Leonard Bernstein, piano & conductor / New York Philharmonic / Columbia Symphony Orchestra

Columbia ML 5337

When a piano concerto starts off with the crack of a whip, you know it’s going to be very different from most music you’ve heard. Such is the intro of Maurice Ravel’s Piano Concerto in G (1929-31), and from there it’s like some experiment in jazzing up classical. In that regard, Bernstein is a fabulous interpreter, being a composer of jazzy works from West Side Story to his more serious 3 symphonies, not to mention his prolific conducting of pretty much everything in the symphonic and the concerto repertoire up to that time.

On this rare mono recording from Columbia, Bernstein conducts from the piano (there’s only a few such recordings of him at the ivories, with another notable one being Mozart’s Piano Concerto No. 15), playing Ravel, along with Shostakovich’s Piano Concerto No. 2 from 1957–two very different concertos.

The Shostakovich concerto was a birthday gift to his son. For a present, it doesn’t skimp on starkness or intensity, but it does have some uncharacteristically lyrical, almost sentimental themes in the slow middle movement.
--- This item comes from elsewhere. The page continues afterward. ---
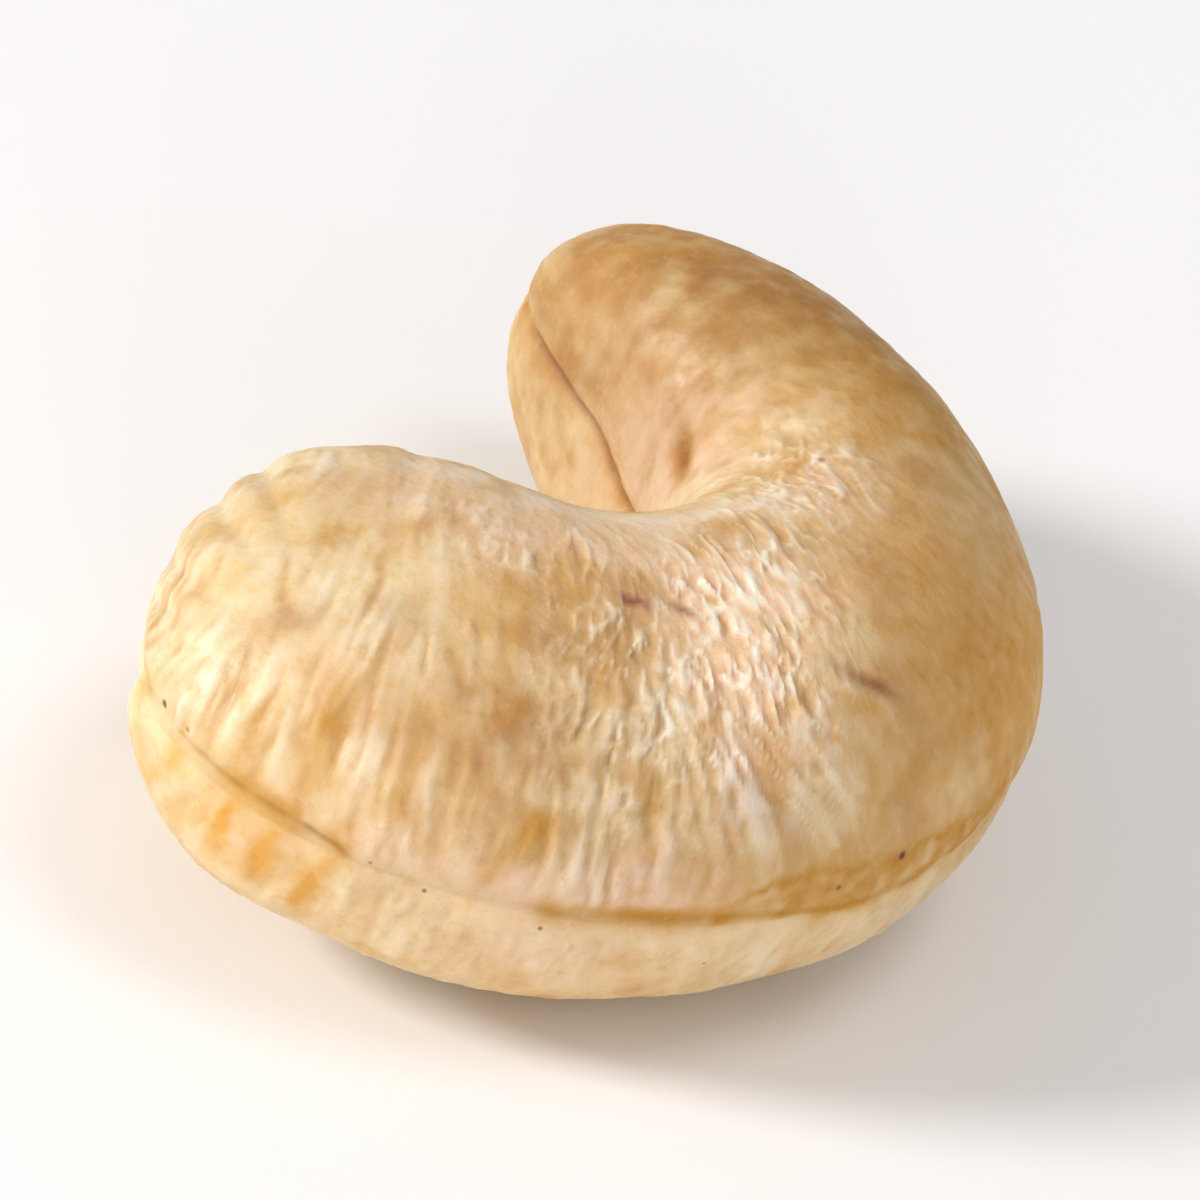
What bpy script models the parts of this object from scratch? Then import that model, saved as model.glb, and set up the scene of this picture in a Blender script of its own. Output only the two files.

Something of a polar opposite of Shostakovian austerity, the Ravel is colorfully flamboyant. After the freewheeling opening movement, an Adagio assai presents a lengthy songlike melody that’s almost jarringly classical in comparison. The brief Presto begins harmonically before the tune is sabotaged by dissonances from the brass and wind sections, and after a kerfuffle between them, the same four chords that set the whole concerto in motion bring it to a conclusion.

It’s certainly a virtuoso work, calling on the performer to navigate a spate of moods, styles and rhythms, and Leonard Bernstein pulls it off admirably.